* _Stored records_:
-----
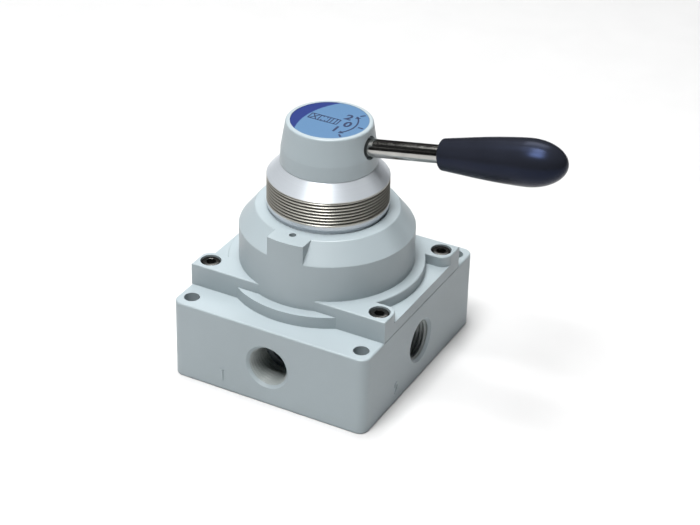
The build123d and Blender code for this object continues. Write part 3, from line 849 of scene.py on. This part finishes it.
-----
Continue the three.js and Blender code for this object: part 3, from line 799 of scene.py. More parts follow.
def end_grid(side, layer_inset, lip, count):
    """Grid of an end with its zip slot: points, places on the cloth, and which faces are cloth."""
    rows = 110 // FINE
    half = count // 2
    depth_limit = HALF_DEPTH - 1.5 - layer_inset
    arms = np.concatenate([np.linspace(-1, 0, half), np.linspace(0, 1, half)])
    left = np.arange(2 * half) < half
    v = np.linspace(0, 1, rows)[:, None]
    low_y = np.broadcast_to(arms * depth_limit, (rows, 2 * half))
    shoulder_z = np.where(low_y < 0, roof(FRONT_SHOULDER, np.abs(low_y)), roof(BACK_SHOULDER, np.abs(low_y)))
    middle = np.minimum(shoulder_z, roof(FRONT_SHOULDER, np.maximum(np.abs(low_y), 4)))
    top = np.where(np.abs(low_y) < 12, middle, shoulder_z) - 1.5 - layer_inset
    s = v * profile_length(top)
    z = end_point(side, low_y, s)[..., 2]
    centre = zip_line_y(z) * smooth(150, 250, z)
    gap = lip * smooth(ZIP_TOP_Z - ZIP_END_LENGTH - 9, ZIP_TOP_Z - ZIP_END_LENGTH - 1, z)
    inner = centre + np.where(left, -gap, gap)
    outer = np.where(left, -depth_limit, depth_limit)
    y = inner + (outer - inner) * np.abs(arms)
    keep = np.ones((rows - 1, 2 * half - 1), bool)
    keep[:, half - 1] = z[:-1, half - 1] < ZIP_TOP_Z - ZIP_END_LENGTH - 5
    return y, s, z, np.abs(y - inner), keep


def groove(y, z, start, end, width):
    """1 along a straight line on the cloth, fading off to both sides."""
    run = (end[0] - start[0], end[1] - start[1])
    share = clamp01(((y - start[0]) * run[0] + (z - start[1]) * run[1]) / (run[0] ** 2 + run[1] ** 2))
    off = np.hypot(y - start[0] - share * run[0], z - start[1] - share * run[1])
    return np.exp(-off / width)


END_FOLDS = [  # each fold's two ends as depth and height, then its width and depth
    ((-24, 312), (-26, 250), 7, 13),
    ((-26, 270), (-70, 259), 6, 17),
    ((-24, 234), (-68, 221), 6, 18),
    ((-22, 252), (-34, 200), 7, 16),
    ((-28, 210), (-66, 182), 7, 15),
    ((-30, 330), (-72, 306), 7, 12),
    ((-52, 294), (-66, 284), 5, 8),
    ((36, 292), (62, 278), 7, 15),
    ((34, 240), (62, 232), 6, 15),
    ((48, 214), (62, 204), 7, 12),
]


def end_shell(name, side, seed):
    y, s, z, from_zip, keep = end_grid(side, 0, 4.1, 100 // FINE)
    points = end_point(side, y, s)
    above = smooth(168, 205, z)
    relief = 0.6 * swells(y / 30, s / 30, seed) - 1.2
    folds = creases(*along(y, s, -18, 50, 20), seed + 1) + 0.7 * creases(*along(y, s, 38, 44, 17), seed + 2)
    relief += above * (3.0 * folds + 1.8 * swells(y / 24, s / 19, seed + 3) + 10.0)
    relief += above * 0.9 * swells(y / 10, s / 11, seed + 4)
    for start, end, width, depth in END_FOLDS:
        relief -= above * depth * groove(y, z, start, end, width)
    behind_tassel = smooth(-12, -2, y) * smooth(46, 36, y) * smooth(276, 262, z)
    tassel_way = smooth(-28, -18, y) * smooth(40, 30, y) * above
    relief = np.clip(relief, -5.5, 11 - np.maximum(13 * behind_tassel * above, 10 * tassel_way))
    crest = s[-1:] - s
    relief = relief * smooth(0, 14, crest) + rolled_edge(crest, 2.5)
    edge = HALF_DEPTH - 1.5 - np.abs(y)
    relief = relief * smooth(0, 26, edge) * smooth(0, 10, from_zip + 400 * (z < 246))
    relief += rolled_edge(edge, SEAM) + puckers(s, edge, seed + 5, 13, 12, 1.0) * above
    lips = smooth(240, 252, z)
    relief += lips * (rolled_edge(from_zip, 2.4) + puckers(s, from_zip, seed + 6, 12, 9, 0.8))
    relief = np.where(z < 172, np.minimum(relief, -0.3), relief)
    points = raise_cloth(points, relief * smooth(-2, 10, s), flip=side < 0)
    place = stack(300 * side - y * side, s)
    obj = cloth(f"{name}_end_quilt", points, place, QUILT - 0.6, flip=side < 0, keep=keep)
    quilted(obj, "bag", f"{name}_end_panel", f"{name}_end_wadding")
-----
* _Task to complete_:
Set down, exactly and alone, the run of lines from the line that has "Continue the three.js" to the line that has "return y, s, z, np.abs(y - inner), keep".

* _Task response_:
Continue the three.js and Blender code for this object: part 3, from line 799 of scene.py. More parts follow.
def end_grid(side, layer_inset, lip, count):
    """Grid of an end with its zip slot: points, places on the cloth, and which faces are cloth."""
    rows = 110 // FINE
    half = count // 2
    depth_limit = HALF_DEPTH - 1.5 - layer_inset
    arms = np.concatenate([np.linspace(-1, 0, half), np.linspace(0, 1, half)])
    left = np.arange(2 * half) < half
    v = np.linspace(0, 1, rows)[:, None]
    low_y = np.broadcast_to(arms * depth_limit, (rows, 2 * half))
    shoulder_z = np.where(low_y < 0, roof(FRONT_SHOULDER, np.abs(low_y)), roof(BACK_SHOULDER, np.abs(low_y)))
    middle = np.minimum(shoulder_z, roof(FRONT_SHOULDER, np.maximum(np.abs(low_y), 4)))
    top = np.where(np.abs(low_y) < 12, middle, shoulder_z) - 1.5 - layer_inset
    s = v * profile_length(top)
    z = end_point(side, low_y, s)[..., 2]
    centre = zip_line_y(z) * smooth(150, 250, z)
    gap = lip * smooth(ZIP_TOP_Z - ZIP_END_LENGTH - 9, ZIP_TOP_Z - ZIP_END_LENGTH - 1, z)
    inner = centre + np.where(left, -gap, gap)
    outer = np.where(left, -depth_limit, depth_limit)
    y = inner + (outer - inner) * np.abs(arms)
    keep = np.ones((rows - 1, 2 * half - 1), bool)
    keep[:, half - 1] = z[:-1, half - 1] < ZIP_TOP_Z - ZIP_END_LENGTH - 5
    return y, s, z, np.abs(y - inner), keep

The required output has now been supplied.